Good posture impacts your appearance as well as your overall health by relieving strain and fatigue from your muscles and ligaments. Poor posture, on the other hand, increases your risk of injury and pain.
We start with straight posture when we are young and it declines as we age. Our muscles become less flexible and we heal slower. Our spinal discs shrink in height, giving us a shorter, more hunched appearance. Gravity constantly pushes down on us, forcing us forward over time. We also find ourselves in seated positions more often than we should. Whether we are commuting in the car or now sitting at our desks/computers due to the COVID-19 pandemic, we frequently lean forward, especially when looking down at our phones or tablets.
What can we do?
Exercises that target the upper body, lower body, and core muscles are recommended. Aim to “strengthen and lengthen”. Strengthen the muscles that are overstretched (i.e., upper back, abdominal, and buttock muscles) and lengthen the muscles that are shortened and tight (i.e., chest and hip flexors). Specific muscles differ for everyone, so speak with your health professional to learn which exercises work best for your individual condition.

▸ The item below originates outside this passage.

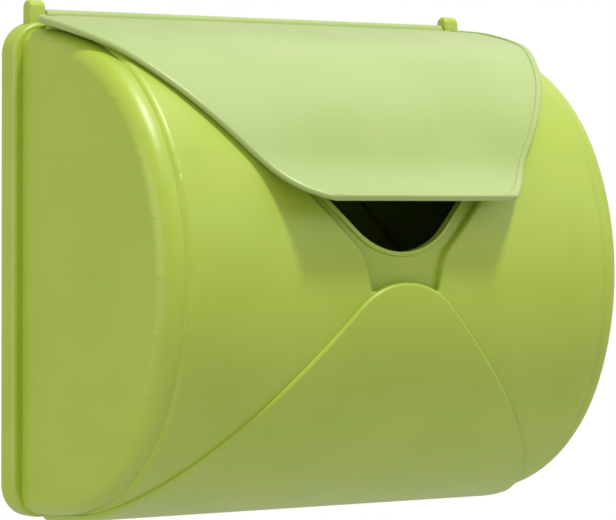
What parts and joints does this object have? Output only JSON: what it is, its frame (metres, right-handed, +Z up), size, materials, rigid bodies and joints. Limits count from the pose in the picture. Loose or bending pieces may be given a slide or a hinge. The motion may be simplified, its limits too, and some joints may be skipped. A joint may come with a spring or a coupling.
{
  "type": "wall mounted mailbox",
  "caption": "Moulded plastic wall mailbox shaped like an envelope on a half-drum, with a hinged top flap over a V-shaped mouth and a screw-on back plate.",
  "frame": {"origin": "centre of the rectangle of four wall screw holes, on the wall plane at the back of the back plate", "axes": "+X along the wall to the viewer's right, +Y into the wall, the front faces -Y, +Z up"},
  "size_m": [0.29, 0.1478, 0.253],
  "materials": {
    "body_plastic": "satin moulded",
    "lid_plastic": "satin moulded",
    "steel": "zinc plated"
  },
  "bodies": {
    "box": {"back_plate": "body_plastic", "front_shell": "body_plastic", "shell_screws": "steel"},
    "lid": {"lid": "lid_plastic", "hinge_pin_left": "steel", "hinge_pin_right": "steel"}
  },
  "joints": [
    {"name": "lid_hinge", "type": "hinge", "parent": "box", "child": "lid", "pos_m": [0, -0.0046, 0.1236], "axis": [-1, 0, 0], "range_deg": [0, 95]}
  ]
}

Good posture is attainable even while you sleep. When sleeping on your side, place a firm pillow under your head and another between your knees to keep alignment and relieve pressure from the back and hips. When sleeping on your back, flex your knees slightly and place a pillow underneath your knees.
■ While sitting for long periods at your desk or in a plane, set an alarm to stand every hour for a chance to readjust the pressure on your spine.
■ When sitting, use a footstool to keep your feet firmly planted and place a small, rolled towel at your mid-back to help you sit upright.
■ As you stand waiting to cross the street, distribute your weight equally between both feet. Activate your muscles and slightly bend your knees, as locked knees put extra stress on your bones.
■ When walking around, carry a light and even load, by holding packages in two hands or in a backpack strapped on both shoulders. Make sure to have canes or other assistive devices properly sized to meet your proper posture.
■ When driving, set your mirror while sitting with proper posture. Once you can no longer see, you know you must sit back up.